Three of the Labour party leadership candidates – Andy Burnham, Yvette Cooper and Liz Kendall – have all said they would reject the increase.
Cooper described it as "crazy" and urged Cameron to stop it from going ahead. "The idea of increasing MPs' pay by ten per cent at a time when nurses, care workers, police officers and our armed forces face another five years' pay freeze is completely unfair," she said.
Sir Ian Kennedy, the chairman of Ipsa, said the increase would replace the "opaque and discredited system of allowances".
The new scheme marks a "break with the past", said Kennedy. "We have created a new and transparent scheme of business costs and expenses, introduced a less generous pension scheme, where taxpayers contribute less and MPs make a higher contribution, and scrapped large resettlement payments."
He added that over the last parliament MPs' pay had increased by two per cent, compared to five per cent in the public sector, and that the "one-off" ten per cent increase would be followed by a formal link between MPs' pay and public sector pay.
MPs' pay rise of £7,000 sparks union outrage
03 June
Members of Parliament are to receive a £7,000 pay rise this September, taking the annual salary for a backbencher from £67,000 to £74,000 . The news has provoked outrage among trade union leaders and caused David Cameron to be branded "grossly hypocritical".
The PM, who has always argued that such a pay rise would be unacceptable, has decided to back down from a confrontation with the body that advocated the increase – Ipsa (the Independent Parliamentary Standards Authority).
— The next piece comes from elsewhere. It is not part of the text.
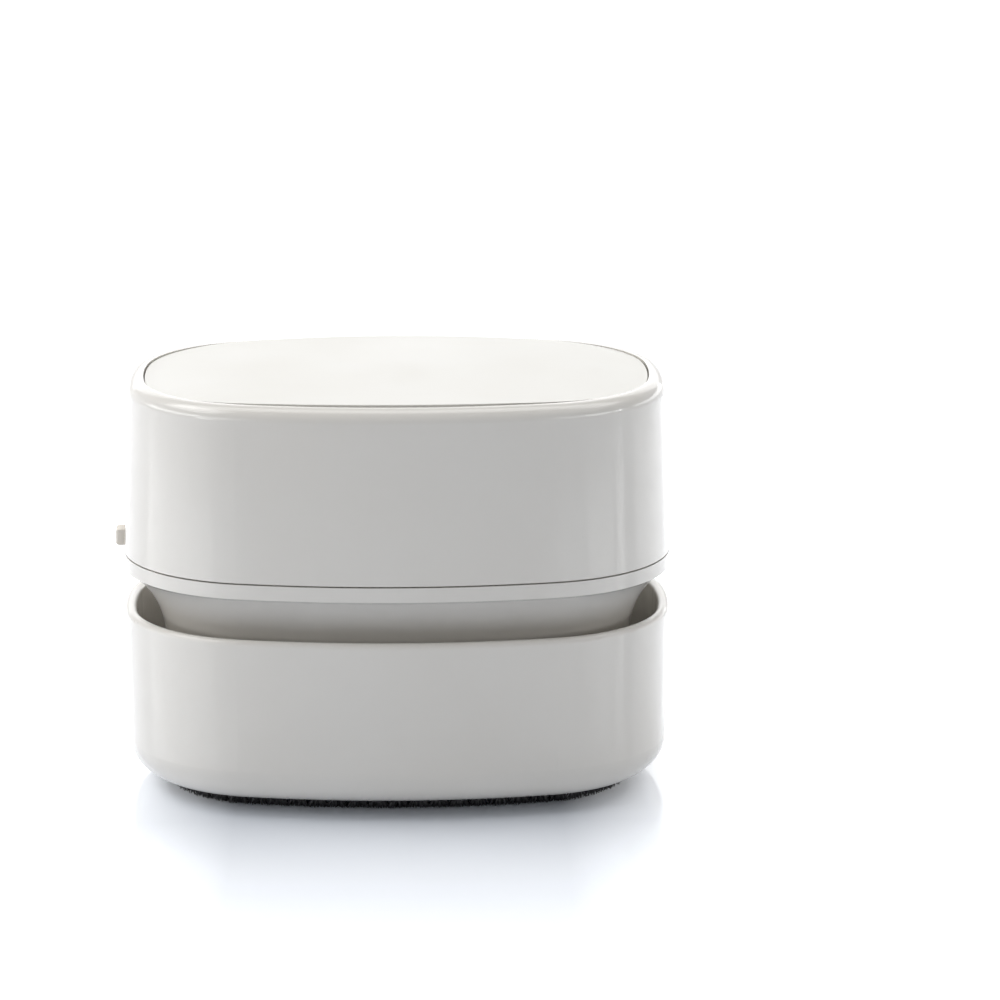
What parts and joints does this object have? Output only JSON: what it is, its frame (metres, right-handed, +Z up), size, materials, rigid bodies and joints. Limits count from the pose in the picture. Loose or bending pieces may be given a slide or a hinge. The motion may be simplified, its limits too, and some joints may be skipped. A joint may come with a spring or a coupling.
{
  "type": "desktop mini vacuum cleaner",
  "caption": "Rounded oblong desktop vacuum: a motor head with a slide switch and a lift-off roof plate, seated in an open dust tray with a brush underneath.",
  "frame": {"origin": "on the desk, under the middle of the plan outline", "axes": "+X to the right along the width, -Y to the front, +Z up; the slide switch is at the -X end"},
  "size_m": [0.1267, 0.085, 0.0944],
  "materials": {
    "shell_plastic": "high-gloss warm white moulding",
    "plate_plastic": "satin cream-white moulding",
    "knob_plastic": "beige, fine-textured moulding",
    "bristle_nylon": "black nylon tufts",
    "brush_plastic": "black moulding",
    "seal_rubber": "grey soft rubber",
    "frame_plastic": "light grey moulding",
    "filter_felt": "needled white felt",
    "inner_plastic": "plain off-white moulding",
    "motor_steel": "zinc-plated steel",
    "cap_plastic": "black moulding",
    "terminal_brass": "tinned brass",
    "screw_steel": "zinc-plated steel",
    "board_laminate": "tan paper laminate",
    "contact_nickel": "nickel-plated spring steel",
    "cell_wrap": "plain wrap on a metal can",
    "fan_plastic": "dark grey moulding"
  },
  "bodies": {
    "tray": {"dust_tray": "shell_plastic", "tray_seal": "seal_rubber", "brush_ring": "brush_plastic", "bristles_front": "bristle_nylon", "bristles_back": "bristle_nylon", "bristles_left": "bristle_nylon", "bristles_right": "bristle_nylon"},
    "head": {"head_chassis": "shell_plastic", "fan_housing": "inner_plastic", "upper_housing": "shell_plastic", "filter_frame": "frame_plastic", "filter_pad": "filter_felt", "fan_cover": "inner_plastic", "motor_can": "motor_steel", "motor_end_cap": "cap_plastic", "motor_terminals": "terminal_brass", "motor_screws": "screw_steel", "switch_board": "board_laminate", "switch_case": "motor_steel", "board_screws": "screw_steel", "chassis_screws": "screw_steel", "contact_plates": "contact_nickel", "contact_springs": "contact_nickel", "cell_1": "cell_wrap", "cell_2": "cell_wrap", "cell_3": "cell_wrap", "cell_4": "cell_wrap"},
    "fan": {"impeller": "fan_plastic", "motor_shaft": "motor_steel"},
    "switch": {"switch_knob": "knob_plastic", "switch_lever": "cap_plastic"},
    "cover": {"top_cover": "plate_plastic"}
  },
  "joints": [
    {"name": "head_lift", "type": "slide", "parent": "tray", "child": "head", "axis": [0, 0, 1], "range_m": [0, 0.05]},
    {"name": "cover_lift", "type": "slide", "parent": "head", "child": "cover", "axis": [0, 0, 1], "range_m": [0, 0.03]},
    {"name": "switch_slide", "type": "slide", "parent": "head", "child": "switch", "axis": [0, 1, 0], "range_m": [0, 0.004]},
    {"name": "fan_spin", "type": "hinge", "parent": "head", "child": "fan", "pos_m": [0, 0, 0.045], "axis": [0, 0, 1], "continuous": true}
  ]
}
As a result, his own salary will go up from £142,500 to £149,440.
The case against the increase
Trade union leaders and right-wing pressure groups are furious, the Financial Times reports, partly because the news comes as the Treasury is considering a fresh wave of public sector cuts to implement later this year – with "public sector pay likely to be in the line of fire once again".
Mark Serwotka, head of the Public and Commercial Services Union, said: "It would be grossly hypocritical for any MP who voted for years of pay cuts for public sector workers to accept a ten per cent increase for themselves."
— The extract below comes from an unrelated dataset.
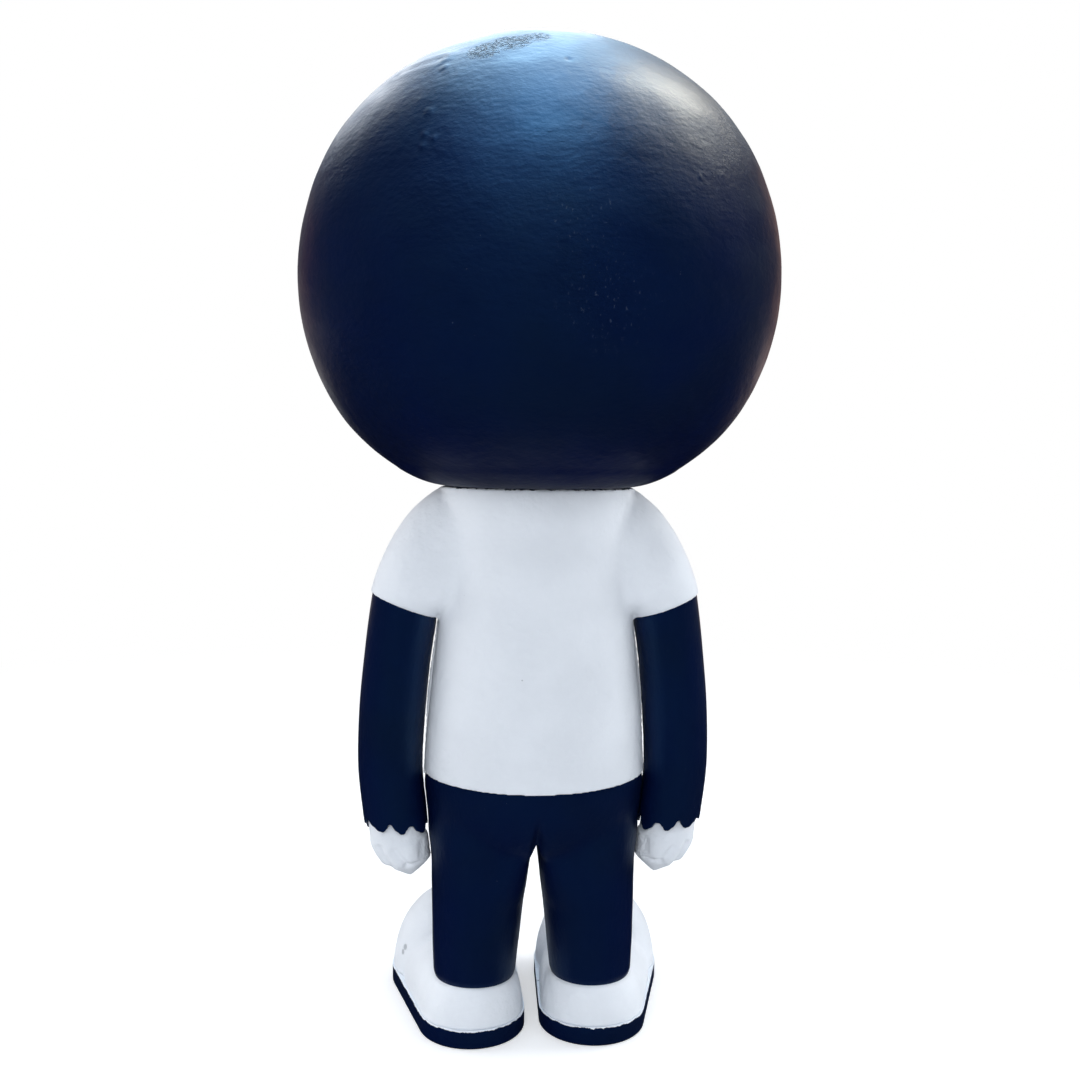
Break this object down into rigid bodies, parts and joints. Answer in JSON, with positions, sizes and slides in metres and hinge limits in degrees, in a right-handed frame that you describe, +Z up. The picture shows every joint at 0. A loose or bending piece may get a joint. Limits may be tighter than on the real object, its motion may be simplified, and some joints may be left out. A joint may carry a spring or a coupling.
{
  "type": "vinyl art toy",
  "caption": "Standing vinyl art toy with a ball head, T-shirt, trousers and shoes; its head, arms and fists turn on snap-in pegs.",
  "frame": {"origin": "on the floor under the middle of the ball head", "axes": "+Z up, -Y the way the figure faces, +X to the figure's own left"},
  "size_m": [0.1188, 0.1188, 0.2499],
  "materials": {
    "black_vinyl": "satin blue-black paint with a faint orange peel",
    "white_vinyl": "matt white paint",
    "joint_plastic": "moulded, unpainted"
  },
  "bodies": {
    "torso": {"shirt_shell": "white_vinyl", "neck_joint": "joint_plastic", "trousers": "black_vinyl", "left_shoe_upper": "white_vinyl", "right_shoe_upper": "white_vinyl", "left_sole": "black_vinyl", "right_sole": "black_vinyl"},
    "head": {"head_shell": "black_vinyl"},
    "left_arm": {"left_arm": "black_vinyl"},
    "right_arm": {"right_arm": "black_vinyl"},
    "left_hand": {"left_hand": "white_vinyl"},
    "right_hand": {"right_hand": "white_vinyl"}
  },
  "joints": [
    {"name": "neck_swivel", "type": "hinge", "parent": "torso", "child": "head", "pos_m": [0, 0, 0.14], "axis": [0, 0, 1], "continuous": true},
    {"name": "left_arm_swivel", "type": "hinge", "parent": "torso", "child": "left_arm", "pos_m": [0.03322, 0, 0.10994], "axis": [-0.3584, 0, 0.9336], "continuous": true},
    {"name": "right_arm_swivel", "type": "hinge", "parent": "torso", "child": "right_arm", "pos_m": [-0.03322, 0, 0.10994], "axis": [0.3584, 0, 0.9336], "continuous": true},
    {"name": "left_wrist_swivel", "type": "hinge", "parent": "left_arm", "child": "left_hand", "pos_m": [0.0356, 0, 0.05704], "axis": [0.1132, 0, 0.9936], "continuous": true},
    {"name": "right_wrist_swivel", "type": "hinge", "parent": "right_arm", "child": "right_hand", "pos_m": [-0.0356, 0, 0.05704], "axis": [-0.1132, 0, 0.9936], "continuous": true}
  ]
}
Jonathan Isaby, chief executive of the TaxPayers' Alliance, said: "It's apparent that Ipsa is hopelessly out of touch and not fit for purpose."
The case for the increase
Ipsa was set up in the wake of the Commons expenses scandal to take MPs' pay and conditions out of their hands, The Times reports. This pay rise is Ipsa's idea not the MPs' – and it will not cost the taxpayer "a penny more" because it will be balanced by reduced pension rights and the removal of certain perks like evening meals.
It was long argued that MPs wouldn't fiddle their expenses if they were properly paid. The pay rise comes after a long period during which any increase would have been impossible.
As a result, MPs' pay has dropped from three times the national average wage to around double. Ipsa believes that the return of economic growth justifies the rise.
As for David Cameron's change of heart, the Daily Telegraph reports that Tory backbenchers told him that rejecting the increase would be "gesture politics" and "laughable" given his personal wealth.
There is nothing to stop the PM voluntarily refusing the extra pay or donating it to charity. But The Sun reports a Downing Street official saying he has "no intention" of doing that. "The factual situation is that if Ipsa decides to press ahead, the pay increases automatically," the spokesman said.